The Bolognese taromancy is more or less by definition limited to Bologna, because it uses the Bolognese tarocchi. Dummett published on Bolognese taromancers in an article in 2004 (in "The Playing Card") and Terry Zanetti published a very full description of some traditional methods (with her own expansions) in 2005 (Vitali and Zanetti, "Il tarocchino di Bologna"). But the tradition is becoming corrupted by printing and foreign cartomantic ideas, as can be seen in Maria Luigia Ingallati's book "Il Tarocco bolognese" (Pendragon, 2000). This is the first publication of any Bolognese tarot divination that I know of, and is the only book on the subject that you could get in Bolognese bookstores when I was there in 2005.
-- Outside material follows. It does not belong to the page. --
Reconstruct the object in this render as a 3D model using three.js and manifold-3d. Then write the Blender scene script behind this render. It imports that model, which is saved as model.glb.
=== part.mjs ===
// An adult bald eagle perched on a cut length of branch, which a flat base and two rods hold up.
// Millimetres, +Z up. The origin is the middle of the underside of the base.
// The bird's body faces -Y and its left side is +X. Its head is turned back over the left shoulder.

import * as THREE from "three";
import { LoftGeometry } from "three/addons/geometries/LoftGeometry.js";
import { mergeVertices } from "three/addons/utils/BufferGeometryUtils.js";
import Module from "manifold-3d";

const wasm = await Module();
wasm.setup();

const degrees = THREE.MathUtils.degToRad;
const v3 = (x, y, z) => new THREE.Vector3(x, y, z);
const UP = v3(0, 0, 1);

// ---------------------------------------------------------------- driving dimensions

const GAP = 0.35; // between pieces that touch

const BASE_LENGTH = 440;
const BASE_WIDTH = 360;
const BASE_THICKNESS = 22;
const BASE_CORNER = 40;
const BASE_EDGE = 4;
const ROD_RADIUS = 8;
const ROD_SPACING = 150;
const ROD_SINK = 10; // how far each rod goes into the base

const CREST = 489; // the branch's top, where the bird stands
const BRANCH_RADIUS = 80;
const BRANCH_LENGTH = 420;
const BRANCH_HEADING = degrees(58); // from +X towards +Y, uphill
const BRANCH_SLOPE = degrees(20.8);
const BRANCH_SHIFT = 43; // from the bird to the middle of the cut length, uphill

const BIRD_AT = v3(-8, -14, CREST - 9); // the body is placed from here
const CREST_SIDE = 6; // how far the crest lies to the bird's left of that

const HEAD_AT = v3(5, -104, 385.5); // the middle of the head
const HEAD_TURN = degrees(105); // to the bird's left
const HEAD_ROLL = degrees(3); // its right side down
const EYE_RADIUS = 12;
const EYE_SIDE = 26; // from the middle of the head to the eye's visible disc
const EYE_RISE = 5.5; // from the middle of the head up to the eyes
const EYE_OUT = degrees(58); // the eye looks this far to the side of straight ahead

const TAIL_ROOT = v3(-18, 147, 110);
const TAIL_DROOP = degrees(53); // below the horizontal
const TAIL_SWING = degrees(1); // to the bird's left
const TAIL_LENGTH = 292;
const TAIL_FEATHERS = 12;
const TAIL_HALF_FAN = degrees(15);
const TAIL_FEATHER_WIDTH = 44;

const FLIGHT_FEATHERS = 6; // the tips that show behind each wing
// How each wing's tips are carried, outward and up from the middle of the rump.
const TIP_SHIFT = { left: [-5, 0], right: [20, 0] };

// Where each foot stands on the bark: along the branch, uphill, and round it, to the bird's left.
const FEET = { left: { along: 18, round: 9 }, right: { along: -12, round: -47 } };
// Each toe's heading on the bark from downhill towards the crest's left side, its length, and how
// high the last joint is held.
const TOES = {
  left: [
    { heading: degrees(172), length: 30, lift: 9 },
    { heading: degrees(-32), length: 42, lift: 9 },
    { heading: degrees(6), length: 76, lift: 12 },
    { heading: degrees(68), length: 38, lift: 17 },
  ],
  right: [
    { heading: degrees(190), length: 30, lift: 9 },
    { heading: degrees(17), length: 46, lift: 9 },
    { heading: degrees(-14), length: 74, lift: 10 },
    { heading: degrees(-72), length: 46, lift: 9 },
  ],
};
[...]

Like you say, cartomancy seems to be well-hidden. I didn't see any cartomancers on the streets, like you do in some places. But I didn't check any listings for them either - next time.

I don't know Naples at all - are the cartomancers/fortunetellers Rom?

Ross
 

frelkins

Ross G Caldwell said:
That'd be nice, but I don't get too many Italian channels - do you know which one offhand? (maybe they have a website)
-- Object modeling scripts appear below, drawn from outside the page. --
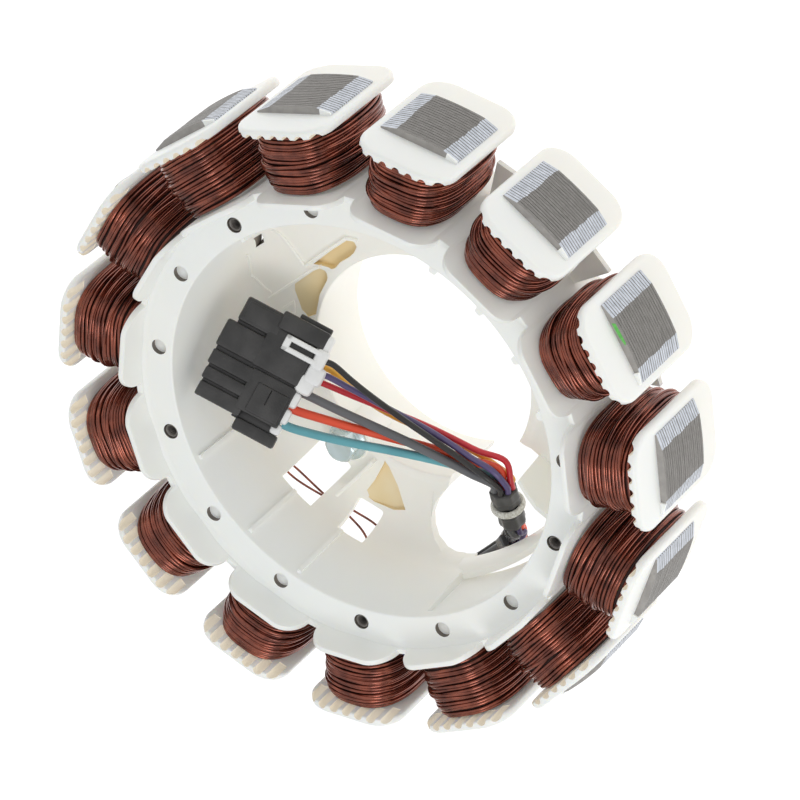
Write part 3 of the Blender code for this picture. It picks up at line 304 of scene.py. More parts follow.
def settle(item, node):
    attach(item, "root")
    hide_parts(node)


tape = finish("harness_tape", (0.050, 0.048, 0.046), (0.085, 0.083, 0.080), 90.0, 0.42, 0.25, 500.0, coat=0.10)
sleeve_length = (sleeve_end - sleeve_top).length
sleeve_place = ring_frame(sleeve_top, sleeve_along)
sleeve_r, tape_laps, twine_at = 0.00445, 4.3, 0.0075
sleeve_rings = []
for i in range(41):
    part = i / 40
    lap = 0.00022 * ((part * tape_laps) % 1.0)
    edge = 0.0006 * (part < 0.02) + 0.0005 * (part > 0.98)
    ring = []
    for k in range(56):
        turn = 2 * pi * k / 56
        bumps = 0.00022 * cos(7 * turn + 1.1) + 0.00016 * sin(3 * turn + 5 * part)
        waist = 0.0009 if abs(part * sleeve_length - twine_at) < 0.0012 else 0.0
        r = sleeve_r * (1 - 0.05 * part) + bumps + lap - edge - waist
        ring.append(sleeve_place @ Vector((r * cos(turn), r * sin(turn), part * sleeve_length)))
    sleeve_rings.append(ring)
sleeve = solid("harness_sleeve_tape", *lofted(sleeve_rings), tape)
settle(sleeve, "harness_sleeve")

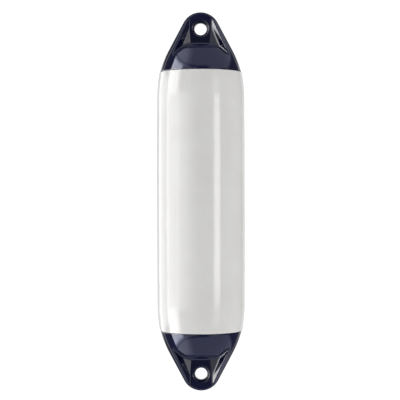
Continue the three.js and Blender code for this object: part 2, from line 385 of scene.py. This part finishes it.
print("building the barrel")
whiteBarrel = buildBarrel()
print("building the rope holds")
upperHold = buildHold()
lowerHold = turnedHold(upperHold)
print("building the valve")
cutValveHole(upperHold)
valveInsert = buildValveBody()
valveRing = buildValveSeal()
valvePlug = buildValveScrew()
print("hold triangles", sum(len(p.vertices) - 2 for p in upperHold.data.polygons))


def feed(tree, source, socket):
    if isinstance(source, bpy.types.NodeSocket):
        tree.links.new(source, socket)
    else:
        socket.default_value = source


def mixColor(tree, factor, a, b):
    mix = tree.nodes.new("ShaderNodeMix")
    mix.data_type = "RGBA"
    feed(tree, factor, mix.inputs["Factor"])
    feed(tree, a, mix.inputs[6])
    feed(tree, b, mix.inputs[7])
    return mix.outputs[2]


def mapRange(tree, source, fromMin, fromMax, toMin, toMax, smooth=False):
    node = tree.nodes.new("ShaderNodeMapRange")
    if smooth:
        node.interpolation_type = "SMOOTHSTEP"
    feed(tree, source, node.inputs["Value"])
    for key, value in (("From Min", fromMin), ("From Max", fromMax), ("To Min", toMin), ("To Max", toMax)):
        feed(tree, value, node.inputs[key])
    return node.outputs["Result"]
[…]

From memory, I want to say it's a sleazy basic cable gig on Sky Italia, but honestly the production values were so bad, it might a Berlusconi property. Surely Ric from LS can pop in and help us out??

Ross G Caldwell said:
I don't know Naples at all - are the cartomancers/fortunetellers Rom?

Naples is the most awesome city, if only they could get the mafia under control and reduce the corruption. In my experience of Naples (I used to go there every year until the dollar turned to cabbage leaves), fortune-telling is just who the Neapolitans are. Naples was originally founded as an offshoot of Cumae, the Euboean colony - and as you know the Cumaeans were in general famously superstitious, after all that's where the Greek sibyl lived.

So the Neapolitans get their fortune-telling honestly from ancient times. Mostly nowadays you play the lottery. To win at the lottery, you buy dream books at the tobacco store that will tell you what numbers to play based on your dreams. Or elderly Italian grandmas will read the cards for you. And there's said TV.

When I was last in Naples, little old Italian ladies were reading cards outside the cathedral for lottery numbers. And of course you can also go to the catacombs to present offerings to the dead bones in return for lottery luck. I mean this is a city that watches whether St. Gennaro's dried blood liquefies on schedule every year to see if they will win the soccer match. :)

Did I mention how much I love Naples?
 

Inconnu

Thanks to all who provided translations on this thread. I had searched for a translation
of Le Monde Primitif & was unable to find one. I understand the offerings here may not be academic but it is a great help.